When The Gospel and Malestrom Collide

“No one knows,” James writes, “but it is doubtful that any believer would have entertained the wildly insane hope, much less prayed, that the gospel could ever transform a man like Saul.” (197)

Paul’s story embodies the very definition of malestrom, the various ways the fall impacts men through violence, patriarchy, and power. “As a devoted Pharisee, Saul was fiercely committed to maintaining Israel’s distinctiveness and privilege as the chosen people of God.” (196–197)

Paul called this commitment ‘zeal,’ which extended to a willingness to use force to maintain Israel’s separateness from the nations. “Like a Taliban enforcer and with smoldering religious fervor, he relentlessly hunted down Christians.” (197)

It’s no wonder believers doubted whether such a person could be transformed! Canon Andrew White, Vicar of St. George’s Church in Baghdad, reflects this sentiment:

At first I found it too hard to pray for the salvation of ISIS. They are just so evil. Then I realized they are just the kind of people that Jesus came to save…Pray that Al Bagdadi [ISIS leader and mastermind] may see Jesus on his way to Damascus just like St Paul. (198)

Redemptive stories like Saul-turned-Paul or the ISIS-fighter-turned-Jesus-follower “give us a greater sense of the power of the gospel. The gospel of Jesus is bigger than we imagine and has a surprisingly long reach.” (198)

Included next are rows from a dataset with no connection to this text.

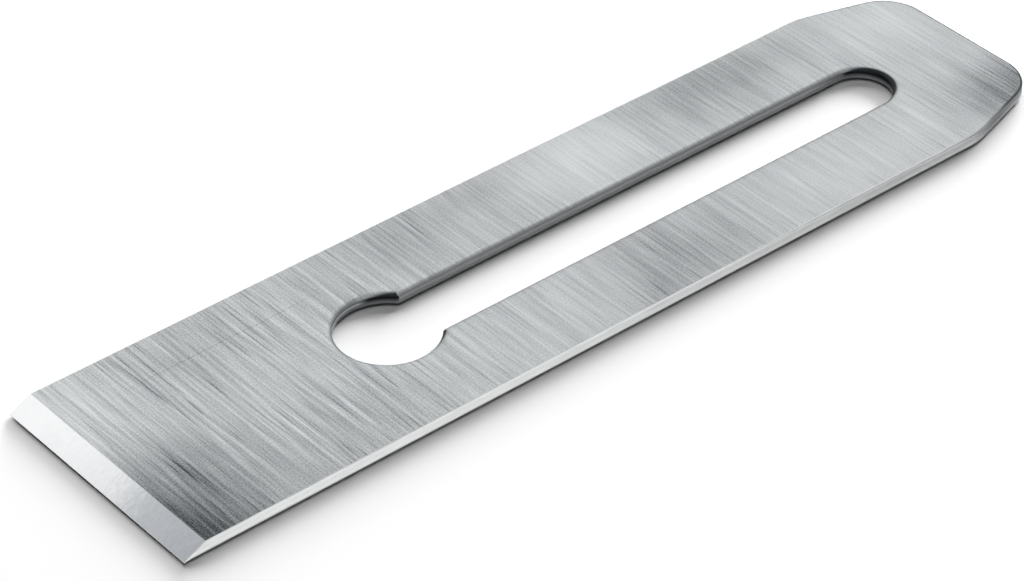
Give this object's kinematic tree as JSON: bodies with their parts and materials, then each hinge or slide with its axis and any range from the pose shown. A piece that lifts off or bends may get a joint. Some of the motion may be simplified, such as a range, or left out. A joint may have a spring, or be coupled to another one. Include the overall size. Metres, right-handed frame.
{
  "type": "plane iron",
  "caption": "Flat steel cutting iron for a bench plane, with a ground bevel at one end, a tapered top end and a keyhole slot.",
  "frame": {"origin": "centre of the flat back, half way from the cutting edge to the top end and on the centre line", "axes": "+X along the iron, from the cutting edge to the tapered top end; +Y across it; +Z out of the bevel-side face, so the iron lies on its flat back with the bevel up"},
  "size_m": [0.182, 0.0444, 0.002],
  "materials": {
    "steel": "tool steel, surface ground with the grain running across the iron, the bevel brighter and ground along the iron"
  },
  "bodies": {
    "root": {"plane_iron": "steel"}
  },
  "joints": []
}
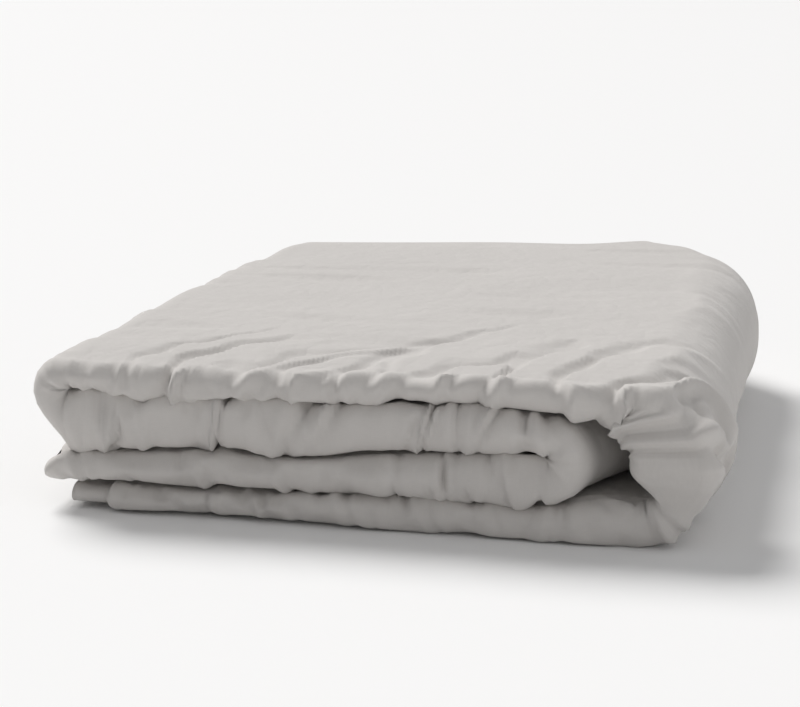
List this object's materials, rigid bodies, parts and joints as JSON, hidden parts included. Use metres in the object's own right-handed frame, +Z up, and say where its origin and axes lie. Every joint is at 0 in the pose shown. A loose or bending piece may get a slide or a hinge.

3 Ways Paul’s Malestrom Story Was Reoriented

Paul’s story illustrates what happens when malestrom-shaped men collide with the gospel: “They are not confined by patriarchy or any other cultural definition of what it means to be a man, but instead reclaim their Edenic call to image God.” (200) Like this first-century ISIS leader, their perspectives are reoriented in 3 ways:

  1. Race: “Jesus shoves Paul across the racial divide between Jew and Gentile—a dividing wall the gospel shatters with the blunt force of a wrecking ball.” (200) This would have been incredibly difficult for Paul, given his Pharisaism. Yet Jesus calls Paul to dismantle this wall and proclaim the gospel on the other side of it. “The old zeal of Saul is not cast out, but is redeemed and redirected in Paul who will embrace the Gentiles as wholeheartedly as he once persecuted Christians.” (200)
  2. Patriarchy: “Paul has not only shed his Pharisaism, but also first-century patriarchal views of women.” (201) This seems clear from the list of women Paul depended upon as coworkers and fellow-sufferers: Lydia, Phoebe, Priscilla, Persis, and more. “Paul becomes a new and different man, for whom patriarchy is no longer the obligatory social structure.” (201)
  3. Class: As an old man, Paul shatters the impenetrable barrier of socio-economic class through one of his more overlooked letters, Philemon. When Paul was imprisoned he met a Gentile slave, Onesimus. After sending him back to his Christian master, Paul not only pleads for the life of Onesimus, “but drops hard-to-ignore hints that Philemon should free his former slave who, Paul argues, is now ‘better than a slave’ to Philemon.” (202)

Malestrom by Carolyn Custis JamesPaul’s famous triptych reveals how radical the gospel reoriented his understanding of the social structures of ancient patriarchy: “There is neither Jew nor Gentile, neither slave nor free, nor is there male and female.”

 

Jesus didn’t come “to offer men a kinder, gentler patriarchy. His mission was to turn this fallen world right side up…When the gospel gets hold of a man, the world will know that Jesus has come and that his kingdom is not of this world.” (204)

Malestrom shows how when the gospel and the malestrom collide, the gospel will win every time.

Just ask Paul; just ask the ISIS fighter.